XTC's Christmas single is by no means a classic. It pales in comparison with the likes of "Making Plans for Nigel", "Generals and Majors" and "Great Fire" and many of their other superlative songs. Even as holiday specials go, it treads water somewhat. If Andy Partridge had been trying to tie as many cliches together then "Thanks for Christmas" is nothing but a huge success. Yule logs, excited kids, wishing it could be every day of the year: yup, it's got 'em all. As we'll see in this blog, British Christmas songs often have a tinge of reality to them that makes them charming but there's not a trace of it here, even though the bit about "Santa's reindeer yawning" comes sort of close if I'm being generous.

Being XTC, however, it still works. Partridge's chords and melodies are masterful and, even though they were heading down the dumper by this stage of their career, he puts them to good use here. Putting aside his bile for the holidays means he's not caught up in an issue to spoil the song — he was getting very political by this point which wasn't a good fit for him — but his deadpan delivery gives the trite lyrics some life.

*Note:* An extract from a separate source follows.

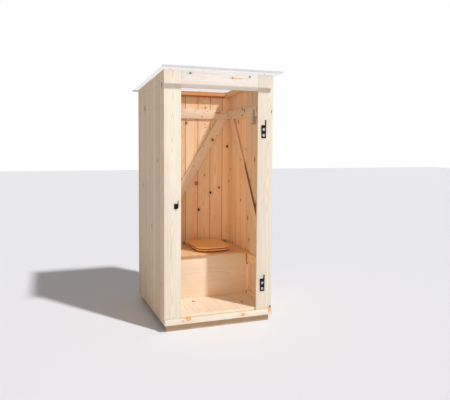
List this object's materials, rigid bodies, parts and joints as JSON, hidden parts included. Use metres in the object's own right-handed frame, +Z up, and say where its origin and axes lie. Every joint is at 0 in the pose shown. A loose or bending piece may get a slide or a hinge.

"Disguised" as the Biblical Magi, Partridge (Melchoir) and mates Colin Moulding (Caspar) and Dave Gregory (Balthazar) had a curious knack for becoming more themselves as they took on new identities. They would soon transform themselves into The Dukes of Stratosphear which would give them a creative second wind leading to their masterpiece Skylarking. Were they too embarrassed to do a Christmas song as XTC? Were they afraid their small but devoted fanbase would react badly to such a thing? Either way, I'm happy to hide my critical faculties for the moment when we get to "You've been saving your love up, let it out, 'cause Christmas is here!" and that's when the holidays begin for me. A nice way to get this blog going too.

A pity about the horrible B side though.